Corporate Social Responsibility(CSR) is one of the tools used by organizations today to build their corporate image or reputation. CSR is one of the chapters in my book entitled Contemporary Business Strategies and Models.The definition of the concept of corporate social responsibility most frequently used was developed by Archure B.Carroll in the late '80s and 90s.The definition has four parts ie economic, ethica,legal and philanthropic aspects.CSR is defined as operating a business in a manner that exceeds the ethical,legal,commercial and public expectations that society has of business.(CSR) essentially, does not only emphasize on philanthropic responsibilities. It has ethical ,legal and economic components. The foundation of the pyramid is economic responsibilities. This is where all others that is philanthropic , ethical and legal responsibilities rest upon. Organizations are expected to meet philanthropic, ethical and legal responsibilities before they talk about profitability which is where economic responsibilities lay major emphasis.

Economic responsibilities

Historically, business organizations were created as economic entities designed to provide goods and services to societal members. The profit motive was established as the primary incentive for entrepreneurship. Before it was anything else, the business organization was the basic economic unit in our society. As such, its principal role was to produce goods and services that consumers needed and wanted and to make an acceptable profit in the process. At some point the idea of the profit motive got transformed into a notion of maximum profits, and this has been an enduring value ever since. All other business responsibilities are predicated upon the economic responsibility of the firm, because without it the others become moot consideration.

Legal Responsibilities

Society has not only sanctioned business to operate according to the profit motive; at the same time business is expected to comply with the laws and regulations promulgated by federal, state, and local governments as the ground ailes under which business must operate. As a partial fulfillment of the "social contract" between business and society, firms are expected to pursue their economic missions within the framework of the law. Legal responsibilities reflect a view of "codified ethics" in the sense that they embody basic notions of fair operations as established by our lawmakers. They are depicted as the next layer on the pyramid to portray their historical development, but they are appropriately seen as coexisting with economic responsibilities as fundamental precepts of the free enterprise system.

Ethical Responsibilities

Although economic and legal responsibilities embody ethical norms about fairness and justice, ethical responsibilities embrace those activities and practices that are expected or prohibited by societal members even though they are not codified into law. Ethical responsibilities embody those standards, norms, or expectations that reflect a concern for what consumers, employees, shareholders, and the community regard as fair, just, or in keeping with the respect or protection of stakeholders' moral rights. In one sense, changing ethics or values precede the establishment of law because they become the driving force behind the very creation of laws or regulations. For example, the environmental, civil rights, and consumer movements reflected basic alterations in societal values and thus may be seen as ethical bellwethers foreshadowing and resulting in the later legislation. In another sense, ethical responsibilities may be seen as embracing newly emerging values and norms society expects business to meet, even though such values and norms may reflect a higher standard of performance than that currently required by law. Ethical responsibilities in this sense are often ill-defined or continually under public debate as to their legitimacy, and thus are frequently difficult for business to deal with. Superimposed on these ethical expectations emanating from societal groups are the implied levels of ethical performance suggested by a consideration of the great ethical principles of moral philosophy. This would include such principles as justice, rights, and utilitarianism.

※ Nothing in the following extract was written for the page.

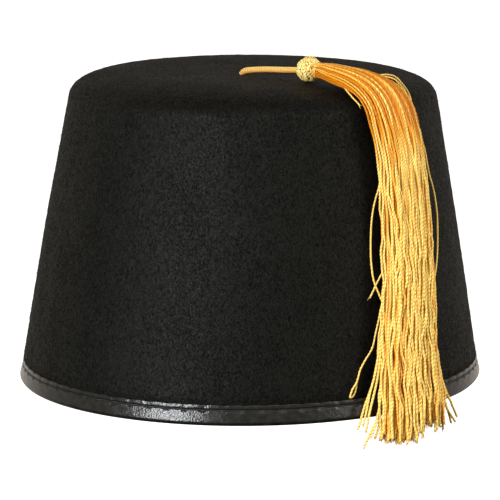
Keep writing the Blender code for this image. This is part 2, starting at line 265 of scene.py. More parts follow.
@dataclass
class YarnMesh:
    """Collects strands of yarn into one mesh.

    The side shade is painted shade: how much deeper a strand's tone is on its back and sides than
    on its front, standing for the shade where strands face each other.
    """

    painted_side_shade: float = 0.9
    points: list[np.ndarray] = field(default_factory=list)
    faces: list[list[int]] = field(default_factory=list)
    uvs: list[np.ndarray] = field(default_factory=list)
    shades: list[np.ndarray] = field(default_factory=list)
    crests: list[np.ndarray] = field(default_factory=list)
    used: int = 0

    def add(
        self,
        path: np.ndarray,
        radii: np.ndarray,
        up: np.ndarray,
        shade: float | np.ndarray = 0.5,
        begin: float = 0.0,
        closed: bool = False,
    ) -> None:
        """Lays one strand.

        Args:
            path: The strand's middle, a row for each ring.
            radii: Each ring's radii, one for each side.
            up: The way that each ring's front faces, or one for all; it isn't along the path.
            shade: The strand's tone, from 0, deep, to 1, pale, or each ring's own.
            begin: Where the strand starts in its yarn's repeating twist, in metres.
            closed: Whether the strand is a loop.
        """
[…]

The business ethics movement of the past decade has firmly established an ethical responsibility as a legitimate CSR component. Though it is depicted as the next layer of the CSR pyramid, it must be constantly recognized that it is in dynamic interplay with the legal responsibility category. That is, it is constantly pushing the legal responsibility category to broaden or expand while at the same time placing ever higher expectations on businesspersons to operate at levels above that required by law.

Philanthropic Responsibilities

Philanthropy encompasses those corporate actions that are in response to society's expectation that businesses be good corporate citizens. This includes actively engaging in acts or programs to promote human welfare or goodwill. Examples of philanthropy include business contributions of financial resources or executive time, such as contributions to the arts, education, or the community. A loaned-executive program that provides leadership for a community's United Way campaign is one illustration of philanthropy. The distinguishing feature in between philanthropic and ethical responsibilities is that the former are not expected in an ethical or moral sense. Communities desire firms to contribute their money, facilities, and employee time to humanitarian programs or purposes, but they do not regard the firms as unethical if they do not provide the desired level. Therefore, philanthropy is more discretionary or voluntary on the part of businesses even though there is always the societal expectation that businesses provide it. One notable reason for making the distinction between philanthropic and ethical responsibilities is that some firms feel they are being socially responsible if they are just good citizens in the community. This distinction brings home the vital point that CSR includes philanthropic contributions but is not limited to them. In fact, it would be argued here that philanthropy is highly desired and prized but actually less important than the other three categories of social responsibility. In a sense, philanthropy is icing on the cake—or on the pyramid, using our metaphor.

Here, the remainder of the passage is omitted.